--- start ---

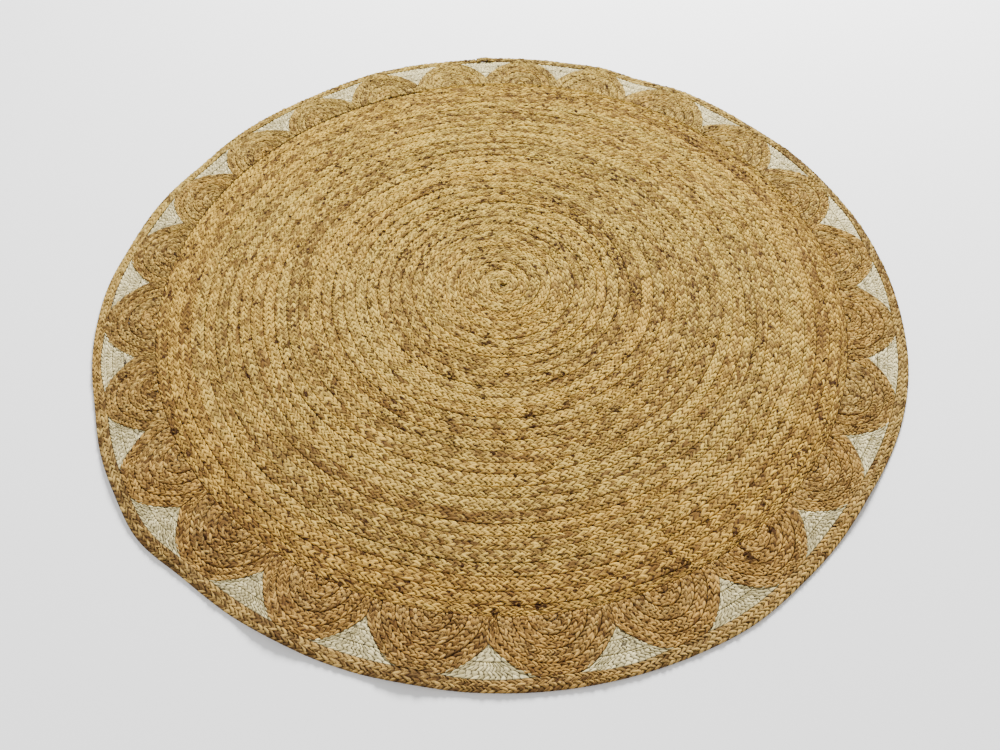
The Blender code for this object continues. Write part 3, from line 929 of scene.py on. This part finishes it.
class RUG_OT_disc(bpy.types.Operator):
    """Winds the disc's pair of plaits in a spiral from its rolled heart to its tapered end"""

    bl_idname = "rug.disc"
    bl_label = "Spiral Disc"

    def execute(self, context):
        """The line between two rows lies at a row times (1/2 + turns) from the heart and strays a
        little. The edges lie on it and on its next turn, pressed into the rows beside them.
        """
        sizes = context.scene.rug_plaits
        row = DISC_RADIUS / DISC_ROWS
        last = DISC_ROWS - 0.5 - TAPER_SHARE
        angle = np.linspace(HEART_ANGLE, 2 * math.pi * (last + 1), SPIRAL_STEPS)
        rng = np.random.default_rng(SEEDS["spiral"])
        stray = slow_noise(rng, (angle - HEART_ANGLE) * 6, SPIRAL_STRAY)
        line = row * (0.5 + angle / (2 * math.pi)) + stray * smooth(angle / 20)
        turn = angle[angle <= 2 * math.pi * last]
        inner = np.maximum(line[: len(turn)], 0.03 * row)
        outer = np.minimum(np.interp(turn + 2 * math.pi, angle, line), DISC_RADIUS)
        inner = np.minimum(inner, outer - 0.15 * row)
        inner = inner - np.minimum(PRESSED, inner / 2)
        outer = np.minimum(outer + PRESSED, DISC_RADIUS - SEAM / 2)
        edges = [plan_of(radius, np.degrees(turn)) for radius in (inner, outer)]
        heights = (sizes.jute_crest, sizes.crease, sizes.slant)
        grid = plait_grid(*edges, SEEDS["disc"], sizes.disc_pitch, *heights, DISC_FLECKS)
        radius = np.hypot(grid["top"][..., 0], grid["top"][..., 1])
        ring = smooth((radius - BROWN_RING) / 0.03)
        grid["yarn_hue"] += 1.8 * ring
        grid["yarn_tone"] -= 0.6 * ring
        ridge = ridge_share(grid)
        grid["top"][..., 2] -= GROOVE * ridge * np.abs(grid["across"]) ** 6
        # Painted light on rows that stand out: a painted highlight along each pair's middle and
        # painted shade along its edges
        grid["yarn_tone"] += 1.6 * ridge * (0.5 - np.abs(grid["across"]))
        material = yarn_material("straw_jute", "straw", JUTE, 0.5, 0.95)
        for number in range(DISC_PIECES):
            first = grid["count"] * number // DISC_PIECES
            end = grid["count"] * (number + 1) // DISC_PIECES
            strip = plait_piece(grid, first, end)
            name = f"disc_plait_{number + 1}"
            length = (end - first) * grid["step"]
            make_piece(name, strip, "disc", material, sizes.slant, row, length)
        return {"FINISHED"}


class RUG_OT_scallops(bpy.types.Operator):
    """Coils the rows of every scallop round its heart on the disc's edge"""

    bl_idname = "rug.scallops"
    bl_label = "Scallops"

    def execute(self, context):
        """The first row is one plait round the heart, and every other row is a pair."""
        sizes = context.scene.rug_plaits
        heights = (sizes.jute_crest, sizes.crease, sizes.slant)
        material = yarn_material("brown_jute", "brown", JUTE, 0.6, 0.85)
        for index in range(SCALLOPS):
            scallop = Scallop(index)
            grids = []
            for row, lines in enumerate(SCALLOP_ROWS):
                edges = [plan_of(*scallop.line(line / SCALLOP_LINES)) for line in lines]
                seed = SEEDS["scallop"] + index * 10 + row
                given = (seed, sizes.scallop_pitch, *heights, SCALLOP_FLECKS)
                grid = plait_grid(*edges, *given, plaits=lines[1] - lines[0])
                inside = (lines[1] < SCALLOP_LINES) | (grid["across"] < 0.99)
                grid["top"][..., 2] -= SCALLOP_GROOVE * (np.abs(grid["local"]) ** 6 * inside)
                # Painted light: the scallops' yarn is warmer on the shaded near side and less warm
                # on the lit far side
                grid["yarn_hue"] -= 1.3 * grid["top"][..., 1]
                # Painted shade: the scallops are darker towards their near left
                grid["yarn_tone"] = 0.5 * grid["yarn_tone"] + side_light_tone(grid, SCALLOP_SHADE_SIDES)
                grids.append(grid)
            given = ("brown_jute_plait", material, sizes.slant, scallop.depth * 2 / SCALLOP_LINES)
            sector_piece("scallop", index, grids, *given)
        return {"FINISHED"}


def gusset_lines(index):
    """Edge lines of a gusset's rows, from its tip to the border between two flanks, and the
    rows' width. Each keeps a whole number of rows to the border.
    """
    flanks = []
    for number, side in ((index - 1, 1), (index, -1)):
        scallop = Scallop(number % SCALLOPS)
        t = np.linspace(scallop.row_end(side, 1.0, SEAM, 0.0), 0, 400)
        radius, offset = scallop.place(side, 1.0, t, SEAM)
        flanks.append((radius, scallop.middle + side * np.degrees(offset)))
    middle, tip = TIPS[index]

    def line(drop):
        """Plan places on the line that lies drop inside the border."""
        bearings = np.linspace(middle - GUSSET_REACH, middle + GUSSET_REACH, 721)
        radius = border_inside(bearings) - drop
        low, high = (
            np.interp(radius, flank[0], (flank[1] - middle + 180) % 360 - 180 + middle)
            for flank in flanks
        )
        start, stop = bearings[(bearings >= low) & (bearings <= high)][[0, -1]]
        bearing = np.linspace(start, stop, 61)
        return plan_of(border_inside(bearing) - drop, bearing)

    depth = float(border_inside(middle)) + PRESSED - tip
    count = max(2, round(depth / GUSSET_ROW))
    drops = depth * (1 - np.arange(count + 1) / count) - PRESSED
    lines = [np.repeat(plan_of(tip, middle)[None], 61, axis=0)]
    lines += [line(drop) for drop in drops[1:]]
    return lines, depth / count


class RUG_OT_gussets(bpy.types.Operator):
    """Lays rows of cotton plait between the scallops and the border"""

    bl_idname = "rug.gussets"
    bl_label = "Cotton Gussets"

    def execute(self, context):
        """The rows run beside the border, each as long as the gap between the scallops there."""
        sizes = context.scene.rug_plaits
        heights = (sizes.cotton_crest, sizes.crease * COTTON_CREASE, COTTON_SLANT)
        material = yarn_material("off_white_cotton", "cotton", COTTON, 0.5, 1.0, COTTON_BUMP, 0.0)
        for index in range(SCALLOPS):
            lines, width = gusset_lines(index)
            grids = []
            for row, edges in enumerate(zip(lines, lines[1:])):
                seed = SEEDS["gusset"] + index * 10 + row
                grid = plait_grid(*edges, seed, sizes.gusset_pitch, *heights, COTTON_FLECKS)
                # Painted light and shade: lighter towards the far right, darker towards the near
                # left
                grid["yarn_tone"] += side_light_tone(grid, COTTON_LIGHT_SIDES)
                grids.append(grid)
            sector_piece("gusset", index, grids, "cotton_plait", material, COTTON_SLANT, width)
        return {"FINISHED"}


class RUG_OT_border(bpy.types.Operator):
    """Carries the border's pair of plaits round the rim, its end lapped over its start"""

    bl_idname = "rug.border"
    bl_label = "Border"

    def execute(self, context):
        """The edges follow the rim and the inside of the border, and the outer edge is rounded
        down. The start thins, and the thin end climbs over it.
        """
        sizes = context.scene.rug_plaits
        heights = (sizes.jute_crest, sizes.crease, sizes.slant)
        lap = math.degrees(BORDER_LAP / float(rim_radius(BORDER_START)))
        bearing = np.linspace(BORDER_START, BORDER_START + 360 + lap, 7201)
        inner = plan_of(border_inside(bearing), bearing)
        outer = plan_of(rim_radius(bearing), bearing)
        whole = np.hypot(*np.diff((inner + outer) / 2, axis=0).T).sum()
        thin = ((0, LAP_RUN, whole - LAP_RUN, whole - BORDER_LAP, whole), END_HEIGHTS)
        foot = ((0, whole - LAP_RUN - BORDER_LAP, whole - BORDER_LAP, whole), END_CLIMB)
        given = (SEEDS["border"], sizes.border_pitch, *heights, BORDER_FLECKS)
        grid = plait_grid(inner, outer, *given, foot=foot, thin=thin)
        grid["top"][..., 2] -= RIM_ROUND * np.clip(grid["across"], 0, 1) ** 2
        # Painted light and shade on the border: lighter everywhere but on the far side, and much
        # darker at the rim round 247°, where the lifted rim turns away from the light
        near = smooth((towards(grid, BORDER_SHADE_SIDES[0][0]) + 0.3) / 0.5)
        grid["yarn_tone"] += 0.9 * near + side_light_tone(grid, BORDER_SHADE_SIDES)
        material = yarn_material("golden_jute", "golden", JUTE, 0.45, 1.2)
        width = float(np.mean(rim_radius(bearing) - border_inside(bearing)))
        name = "border_plait"
        make_piece(name, plait_piece(grid), "border", material, sizes.slant, width, whole)
        return {"FINISHED"}


class RUG_OT_stage(bpy.types.Operator):
    """Makes the pale floor, the soft lights and the camera of the photograph"""

    bl_idname = "rug.stage"
    bl_label = "Stage"

    def execute(self, context):
        """The camera looks along +Y and down, from the place that the round outline gives."""
        settings = context.scene.rug_stage
        scene = context.scene
        mesh = bpy.data.meshes.new("floor")
        signs = ((-1, -1), (1, -1), (1, 1), (-1, 1))
        corners = [(x * FLOOR_HALF, y * FLOOR_HALF, FLOOR_HEIGHT) for x, y in signs]
        mesh.from_pydata(corners, [], [(0, 1, 2, 3)])
        floor = bpy.data.objects.new("floor", mesh)
        scene.collection.objects.link(floor)
        paint = bpy.data.materials.new("pale_floor")
        paint.use_nodes = True
        shader = paint.node_tree.nodes["Principled BSDF"]
        values = {"Base Color": tuple(settings.floor_colour), "Roughness": 0.9}
        feed(paint.node_tree, shader.inputs, values)
        mesh.materials.append(paint)

        for name, place, size, share in LAMPS:
            data = bpy.data.lights.new(name, "AREA")
            data.shape = "DISK"
            data.size = size
            data.energy = settings.key_power * share
            lamp = bpy.data.objects.new(name, data)
            lamp.location = place
            lamp.rotation_euler = (-Vector(place)).to_track_quat("-Z", "Y").to_euler()
            scene.collection.objects.link(lamp)
        world = bpy.data.worlds.new("studio")
        world.use_nodes = True
        background = world.node_tree.nodes["Background"]
        values = {"Color": (1.0, 1.0, 1.0), "Strength": settings.sky}
        feed(world.node_tree, background.inputs, values)
        scene.world = world

        data = bpy.data.cameras.new("camera")
        data.sensor_width = SENSOR_WIDTH
        data.lens = FOCAL_PIXELS * SENSOR_WIDTH / FRAME_WIDTH
        data.clip_start = 0.01
        camera = bpy.data.objects.new("camera", data)
        camera.matrix_world = (
            Matrix.Translation(CAMERA_PLACE)
            @ Matrix.Rotation(CAMERA_PITCH, 4, "X")
            @ Matrix.Rotation(CAMERA_ROLL, 4, "Z")
        )
        scene.collection.objects.link(camera)
        scene.camera = camera
        return {"FINISHED"}


class RUG_PT_panel(bpy.types.Panel):
    """Lists the rug's pieces and their settings"""

    bl_idname = "RUG_PT_panel"
    bl_label = "Round Plaited Rug"
    bl_space_type = "VIEW_3D"
    bl_region_type = "UI"
    bl_category = "Rug"

    def draw(self, context):
        scene = context.scene
        for settings in (scene.rug_plaits, scene.rug_colours, scene.rug_stage):
            for name in settings.bl_rna.properties.keys():
                if name not in ("rna_type", "name"):
                    self.layout.prop(settings, name)
        for operator in PIECE_OPERATORS:
            self.layout.operator(operator.bl_idname)


PIECE_OPERATORS = (RUG_OT_stage, RUG_OT_disc, RUG_OT_scallops, RUG_OT_gussets, RUG_OT_border)
SETTINGS = (RugPlaitSettings, RugColourSettings, RugStageSettings)
CLASSES = (*SETTINGS, *PIECE_OPERATORS, RUG_PT_panel)


def register():
    for cls in CLASSES:
        bpy.utils.register_class(cls)
    scene = bpy.types.Scene
    scene.rug_plaits, scene.rug_colours, scene.rug_stage = (
        bpy.props.PointerProperty(type=settings) for settings in SETTINGS
    )


def unregister():
    scene = bpy.types.Scene
    del scene.rug_stage, scene.rug_colours, scene.rug_plaits
    for cls in reversed(CLASSES):
        bpy.utils.unregister_class(cls)


def main():
    """Makes the stage and every piece."""
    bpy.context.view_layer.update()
    register()
    for other in [o for o in bpy.data.objects if o.name in ("Cube", "Light", "Camera")]:
        bpy.data.objects.remove(other, do_unlink=True)
    bpy.ops.rug.stage()
    bpy.ops.rug.disc()
    bpy.ops.rug.scallops()
    bpy.ops.rug.gussets()
    bpy.ops.rug.border()


if __name__ == "__main__":
    main()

--- end ---

REQUEST: Return the lines above, from the one containing "bpy.context.view_layer.update()" to the end, exactly as they stand.

FINISHED ANSWER:
    bpy.context.view_layer.update()
    register()
    for other in [o for o in bpy.data.objects if o.name in ("Cube", "Light", "Camera")]:
        bpy.data.objects.remove(other, do_unlink=True)
    bpy.ops.rug.stage()
    bpy.ops.rug.disc()
    bpy.ops.rug.scallops()
    bpy.ops.rug.gussets()
    bpy.ops.rug.border()


if __name__ == "__main__":
    main()